Auto giant General Motors announced Monday it is taking a deep dive into the electric vehicle market — unveiling two new electric models in 2018 and 18 more by 2023. This boost in the number of electric cars will increase demand for power, but signals a bright future for renewable forms of energy like wind and solar, according to a Cornell University expert.


Eilyan Bitar

Eilyan Bitar

David Croll Sesquicentennial Faculty Fellow

Eilyan Bitar, a leading researcher in modern power systems and an assistant professor in the School of Electrical and Computer Engineering at Cornell University, says electric vehicles and renewable energy can develop a “symbiotic relationship.”

Bitar says: 

“Naturally, the increased penetration of electric vehicles will increase the overall demand for electricity, as the majority of electric vehicles coming online will need to plug into the grid in order to charge. However, an important characteristic of most electric vehicles is that their demand for electricity is, to a large extent, flexible in time.
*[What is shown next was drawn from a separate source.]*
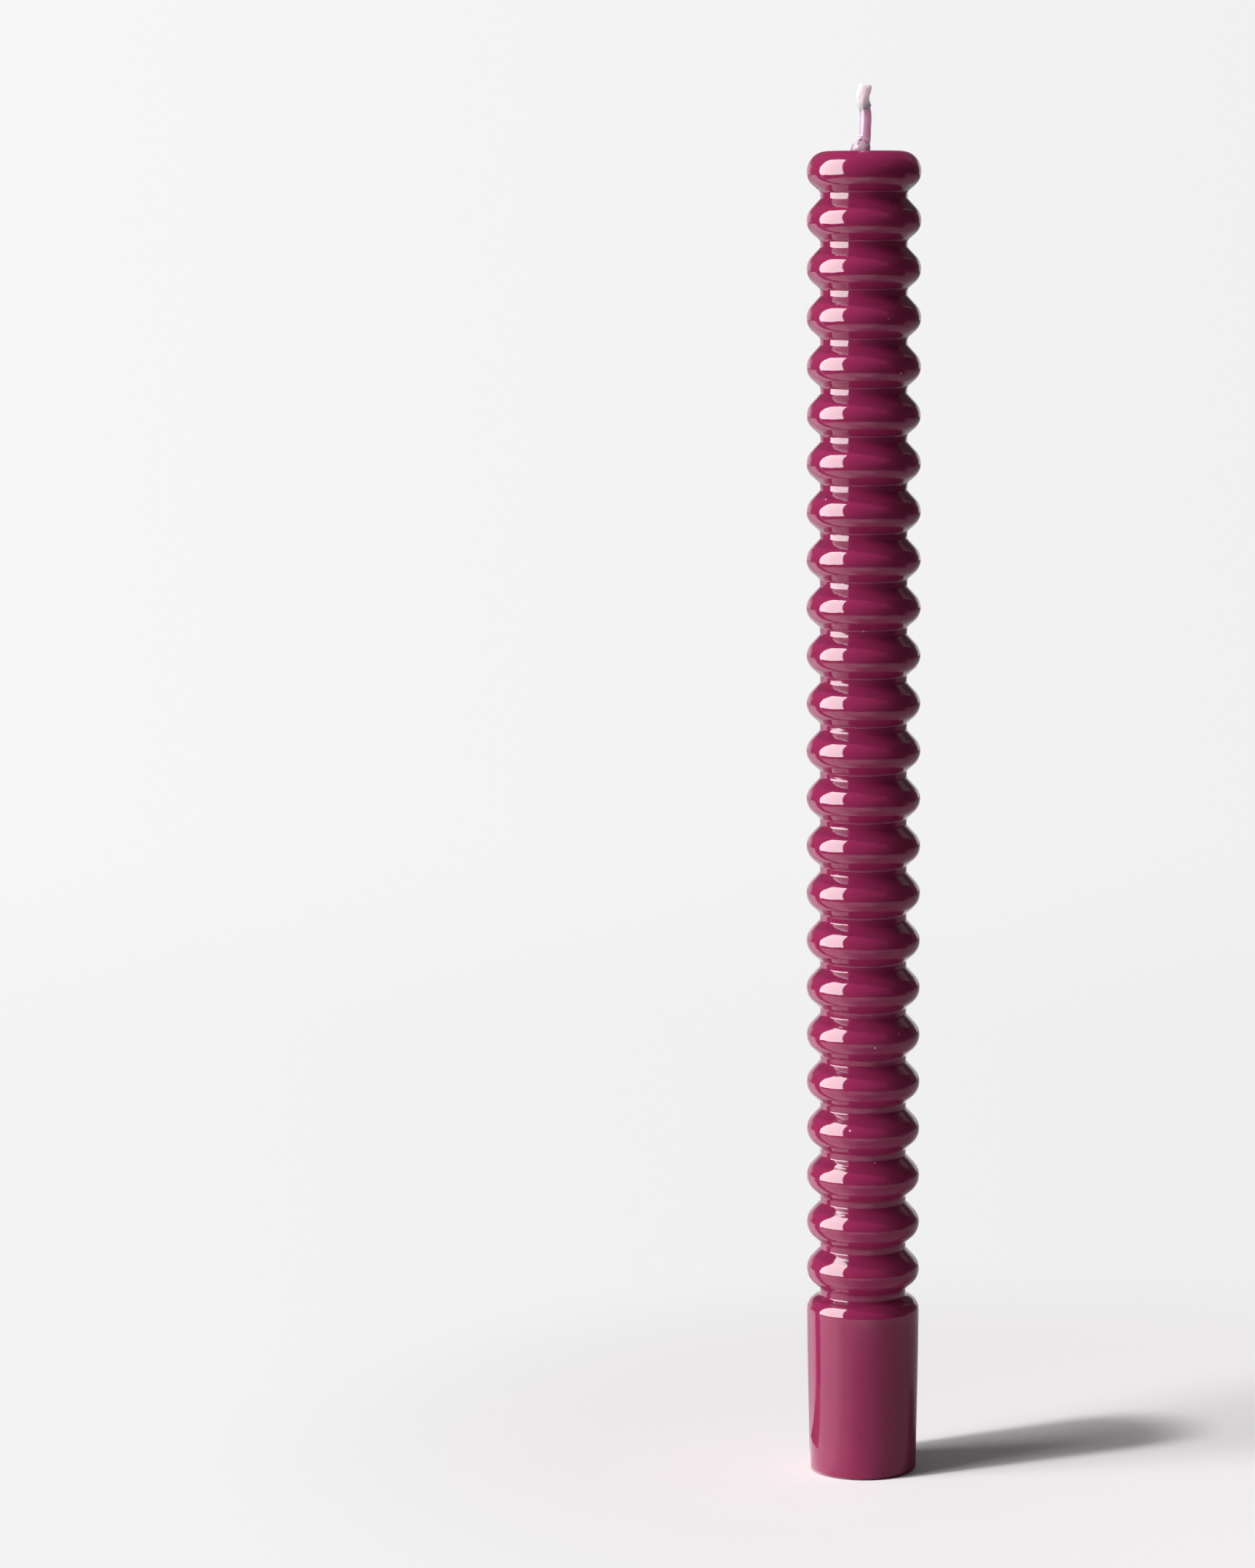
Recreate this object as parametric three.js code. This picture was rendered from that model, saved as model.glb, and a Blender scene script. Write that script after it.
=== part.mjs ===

“For example, when charging an electric vehicle overnight or at the workplace, your typical electric vehicle owner will not necessarily require that her vehicle be charged instantaneously, but rather within a reasonable window of time that respects her expected departure time. Accordingly, electric utilities could offer monetary incentives to electric vehicle owners who are willing to adapt their charging patterns in time.

“This flexibility could, in turn, be harnessed to balance the intermittent power generated by renewable energy resources, like wind and solar. Such coordination would give rise to a symbiotic relationship, where the flexibility of electric vehicles is used to smooth the intermittency of renewables, and renewables directly supply clean renewable power to electric vehicles.”